1
votes

As I understand in order to take advantage of reserved instance pricing, the AZ of the reserved instance must match the AZ of my Elastic Beanstalk's EC2 instance.

In order to achieve this I figure I would need to limit my EB app to just one availability zone. This would guarantee my main instance is running in the discounted AZ.

But by doing this additional instances would also be locked into this zone potentially reducing availability.

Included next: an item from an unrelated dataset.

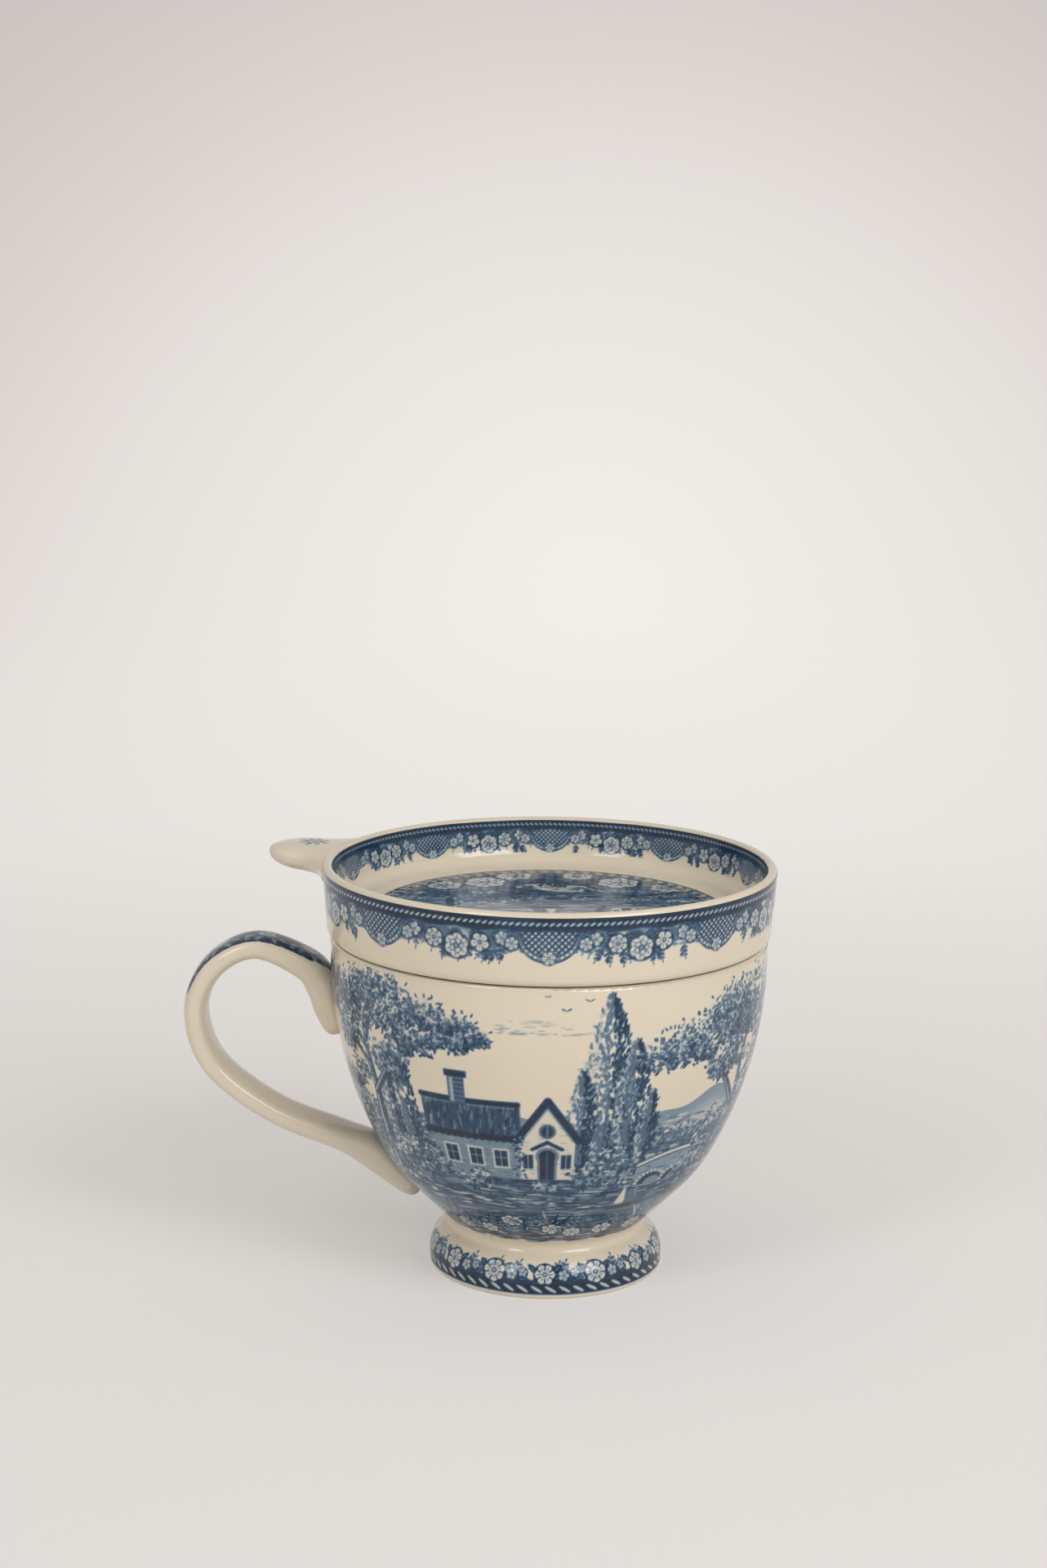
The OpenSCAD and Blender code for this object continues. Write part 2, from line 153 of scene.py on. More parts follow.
bend = linspace(0, pi / 2, 24)[1:]
sweep = concatenate([
    [[0.001, 0]], stack([linspace(60, FLOOR_FLAT_R, 24), np.zeros(24)], -1),
    stack([FLOOR_FLAT_R + FLOOR_BEND_R * sin(bend), FLOOR_BEND_R * (1 - cos(bend))], -1),
    [[FLOOR_FLAT_R + FLOOR_BEND_R, FLOOR_BEND_R + FLOOR_WALL]],
])
floor = grid_mesh("table_sweep", turned(sweep, linspace(0, 2 * pi, 97)[:-1])[::-1], True)
board, tree, where = new_material("matt painted board")
cloudy = add_node(tree, "TexNoise", {"Vector": where, "Scale": 2.5, "Detail": 3.0})
tint = add_node(tree, "Mix", {"Factor": cloudy, "A": linear(FLOOR_WHITE), "B": linear(FLOOR_SHADE)},
                data_type="RGBA")
paint = add_node(tree, "BsdfPrincipled", {"Base Color": tint, "Roughness": 0.85, "Specular IOR Level": 0.2})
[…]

Are these assumptions correct? And if so how can I work around them so that my main instance is always in the discounted zone, and additional instances can be in another zone?

2

2 Answers

4
votes

You assumptions are right.

Reserved instances are bound to the availability zone (though they recently started allowing the AZ modification before the tenure expiry - http://aws.amazon.com/about-aws/whats-new/2013/09/11/amazon-ec2-now-offers-reserved-instance-modifications/).

The only thing you can ensure is that out of the many AZ which you choose in beanstalk, keep them as much same as the Reserved instances. In AWS words "If you purchased Reserved Instances, you need to specify the same Availability Zone(s) that you specified when you purchased your Reserved Instances" http://docs.aws.amazon.com/elasticbeanstalk/latest/dg/using-features.managing.as.html

0
votes

Are you could buy two RI and put them in two different AZ and limit your EB to those two AZ then at least you have some redundancy.